The administration appeared to be looking into just such a solution: using extraordinary emergency powers to get around Congress in funding the wall. Among the options, the White House has directed the Army Corps of Engineers to determine whether it could divert for wall construction $13.9 billion allocated last year after devastating hurricanes and wildfires, according to congressional and Defense Department officials with knowledge of the matter, who insisted on anonymity to discuss the possibility.

Administration officials are debating whether they could make such a move without the declaration of a national emergency, an action the White House counsel’s office has explored.

But Trump’s advisers, including his son-in-law and senior adviser, Jared Kushner, have urged him to try to find approaches other than declaring an emergency. Kushner’s role was first reported by The Wall Street Journal.

The advisers have warned him of a range of possible negative outcomes, particularly the risk of losing in court, people familiar with the discussions said.

Aides have suggested that Trump would be giving a dysfunctional Congress a pass from fulfilling its duties if he made an aggressive move. And some of his more conservative advisers have suggested it would be a form of government overreach that would be antithetical to conservative principles.

As the shutdown — the second longest in history — neared Day 21, Trump used a visit to a border facility in McAllen to blame the protracted shutdown on Democrats, charging that their opposition to a wall was responsible for brutal crime and violence.

“You’ll have crime in Iowa, you’ll have crime in New Hampshire, you’ll have crime in New York” without a wall, he warned.

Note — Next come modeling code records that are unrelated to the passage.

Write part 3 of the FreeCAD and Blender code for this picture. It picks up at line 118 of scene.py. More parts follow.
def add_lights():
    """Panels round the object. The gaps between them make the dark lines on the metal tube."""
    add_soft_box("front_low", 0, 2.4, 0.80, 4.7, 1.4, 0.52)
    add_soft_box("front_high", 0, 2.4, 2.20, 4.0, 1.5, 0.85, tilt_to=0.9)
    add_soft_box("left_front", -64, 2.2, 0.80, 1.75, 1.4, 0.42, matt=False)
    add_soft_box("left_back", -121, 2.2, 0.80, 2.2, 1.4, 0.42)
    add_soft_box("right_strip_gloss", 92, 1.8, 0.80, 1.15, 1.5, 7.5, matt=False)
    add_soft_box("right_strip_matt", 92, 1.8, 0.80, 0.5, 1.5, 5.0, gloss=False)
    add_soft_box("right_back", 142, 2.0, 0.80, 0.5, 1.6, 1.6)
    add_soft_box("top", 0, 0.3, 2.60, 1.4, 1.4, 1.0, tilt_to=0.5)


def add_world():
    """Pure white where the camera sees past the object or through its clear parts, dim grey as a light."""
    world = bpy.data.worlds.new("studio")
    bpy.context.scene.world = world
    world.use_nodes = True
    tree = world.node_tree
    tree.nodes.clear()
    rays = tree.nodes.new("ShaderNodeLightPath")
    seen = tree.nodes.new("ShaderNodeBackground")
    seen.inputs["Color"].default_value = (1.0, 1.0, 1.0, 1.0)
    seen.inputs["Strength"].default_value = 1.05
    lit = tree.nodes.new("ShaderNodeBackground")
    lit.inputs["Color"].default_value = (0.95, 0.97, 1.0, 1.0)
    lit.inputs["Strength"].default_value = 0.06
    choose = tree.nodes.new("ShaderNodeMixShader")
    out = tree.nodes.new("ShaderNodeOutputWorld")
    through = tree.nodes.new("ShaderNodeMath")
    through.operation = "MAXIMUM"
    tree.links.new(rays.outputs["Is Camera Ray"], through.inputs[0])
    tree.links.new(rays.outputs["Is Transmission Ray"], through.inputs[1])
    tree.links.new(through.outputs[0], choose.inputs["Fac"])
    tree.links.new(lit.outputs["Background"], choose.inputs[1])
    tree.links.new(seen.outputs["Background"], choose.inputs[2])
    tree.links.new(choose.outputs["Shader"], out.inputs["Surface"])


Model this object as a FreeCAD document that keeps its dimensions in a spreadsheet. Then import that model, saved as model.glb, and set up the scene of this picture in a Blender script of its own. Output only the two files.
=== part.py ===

“We could stop that cold,” he added.

Trump also repeated his demand for the money from Congress while saying that Mexico would somehow provide funds indirectly for the wall, a contradiction of what he said in December when he wrote in a Twitter post, “I often stated, ‘One way or the other, Mexico is going to pay for the Wall.’”

“I didn’t say they’re going to write me a check for $10 billion or $20 billion,” Trump said Thursday. “If Congress approves this trade bill, they’ll pay for the wall many times over. When I say Mexico’s going to play for the wall, that’s what I mean.”

It was among the bewildering statements that have underscored his often contradictory attempts to force Democrats to capitulate. Trump renewed his threat to declare a national emergency and build his wall without congressional approval.

“We can declare a national emergency,” Trump said. “We shouldn’t have to.”

Later, standing beside the Rio Grande with military vehicles and border agents as his backdrop, he said he would consider a compromise that would allow immigrants brought illegally to the United States as children, often known as Dreamers, to maintain legal status they lost when he ended the Obama-era program that protected them.

“I would like to do a much broader form of immigration,” Trump said. “We could help the Dreamers.”

Only hours earlier, Pence had rejected such a deal, saying the president wanted to wait until the Supreme Court ruled this spring on whether the program, Deferred Action for Childhood Arrivals, or DACA, was constitutional. “No wall, no deal,” Pence declared in a briefing with reporters on Capitol Hill. “We’re going to keep standing strong, keep standing firm.”